-- start of PROVIDED RECORDS --

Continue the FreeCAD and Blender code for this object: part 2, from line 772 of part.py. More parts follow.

-- end of PROVIDED RECORDS --
-- start of PROVIDED RECORDS --

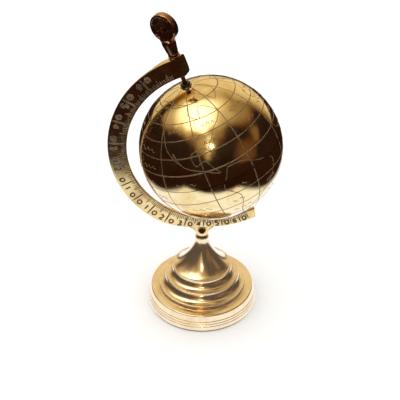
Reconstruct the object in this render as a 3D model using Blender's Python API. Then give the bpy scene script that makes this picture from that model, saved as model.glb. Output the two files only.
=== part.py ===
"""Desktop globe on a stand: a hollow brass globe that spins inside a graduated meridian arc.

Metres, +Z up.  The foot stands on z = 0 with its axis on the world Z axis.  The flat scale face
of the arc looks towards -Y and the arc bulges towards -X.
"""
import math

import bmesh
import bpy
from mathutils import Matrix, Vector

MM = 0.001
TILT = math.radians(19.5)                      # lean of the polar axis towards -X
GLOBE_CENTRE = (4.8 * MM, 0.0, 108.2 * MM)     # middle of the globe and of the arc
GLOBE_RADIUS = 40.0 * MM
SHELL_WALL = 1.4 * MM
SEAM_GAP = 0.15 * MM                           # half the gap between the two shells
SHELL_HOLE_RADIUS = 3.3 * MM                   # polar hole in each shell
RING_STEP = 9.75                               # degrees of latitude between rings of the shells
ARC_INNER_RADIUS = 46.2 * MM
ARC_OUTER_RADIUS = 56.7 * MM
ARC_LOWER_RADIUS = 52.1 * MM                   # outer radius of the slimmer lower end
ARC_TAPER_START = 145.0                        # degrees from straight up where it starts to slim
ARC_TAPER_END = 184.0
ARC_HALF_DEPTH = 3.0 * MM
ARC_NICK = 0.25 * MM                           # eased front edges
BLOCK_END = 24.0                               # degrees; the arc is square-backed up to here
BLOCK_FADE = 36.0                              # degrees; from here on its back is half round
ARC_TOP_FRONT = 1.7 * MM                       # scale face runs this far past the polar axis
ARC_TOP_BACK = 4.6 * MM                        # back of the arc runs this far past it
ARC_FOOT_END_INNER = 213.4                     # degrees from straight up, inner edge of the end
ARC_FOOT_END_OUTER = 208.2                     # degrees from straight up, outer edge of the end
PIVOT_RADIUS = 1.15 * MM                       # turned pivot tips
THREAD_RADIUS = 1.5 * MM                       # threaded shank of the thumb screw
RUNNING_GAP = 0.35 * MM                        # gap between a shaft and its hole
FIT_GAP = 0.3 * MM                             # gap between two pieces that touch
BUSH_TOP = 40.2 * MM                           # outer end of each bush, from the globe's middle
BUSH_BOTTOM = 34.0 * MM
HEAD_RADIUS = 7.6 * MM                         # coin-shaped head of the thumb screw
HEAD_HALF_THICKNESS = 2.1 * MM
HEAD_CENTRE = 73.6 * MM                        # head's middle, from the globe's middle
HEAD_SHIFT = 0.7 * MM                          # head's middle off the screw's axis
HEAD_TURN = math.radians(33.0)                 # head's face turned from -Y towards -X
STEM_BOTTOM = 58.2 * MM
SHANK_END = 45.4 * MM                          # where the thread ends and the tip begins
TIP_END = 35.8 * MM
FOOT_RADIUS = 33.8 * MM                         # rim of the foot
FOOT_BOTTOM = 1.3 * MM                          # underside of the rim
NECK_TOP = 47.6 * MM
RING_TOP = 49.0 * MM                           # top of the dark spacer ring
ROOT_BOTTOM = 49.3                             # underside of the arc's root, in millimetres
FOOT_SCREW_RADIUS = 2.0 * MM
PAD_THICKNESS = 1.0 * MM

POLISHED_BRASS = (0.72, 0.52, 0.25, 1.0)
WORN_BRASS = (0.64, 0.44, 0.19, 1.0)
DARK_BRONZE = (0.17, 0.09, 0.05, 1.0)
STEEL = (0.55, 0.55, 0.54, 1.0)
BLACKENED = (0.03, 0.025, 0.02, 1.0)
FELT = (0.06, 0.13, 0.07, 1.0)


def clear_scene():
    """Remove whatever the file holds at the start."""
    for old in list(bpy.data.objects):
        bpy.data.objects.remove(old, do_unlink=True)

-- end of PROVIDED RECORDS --

**WHAT TO WORK ON**
This exercise asks for the lines from the line with "Reconstruct the object" to the line with "graduated meridian arc.", both lines included, set down exactly and with nothing else.

**SOLUTION FOR THIS PROBLEM**
Reconstruct the object in this render as a 3D model using Blender's Python API. Then give the bpy scene script that makes this picture from that model, saved as model.glb. Output the two files only.
=== part.py ===
"""Desktop globe on a stand: a hollow brass globe that spins inside a graduated meridian arc.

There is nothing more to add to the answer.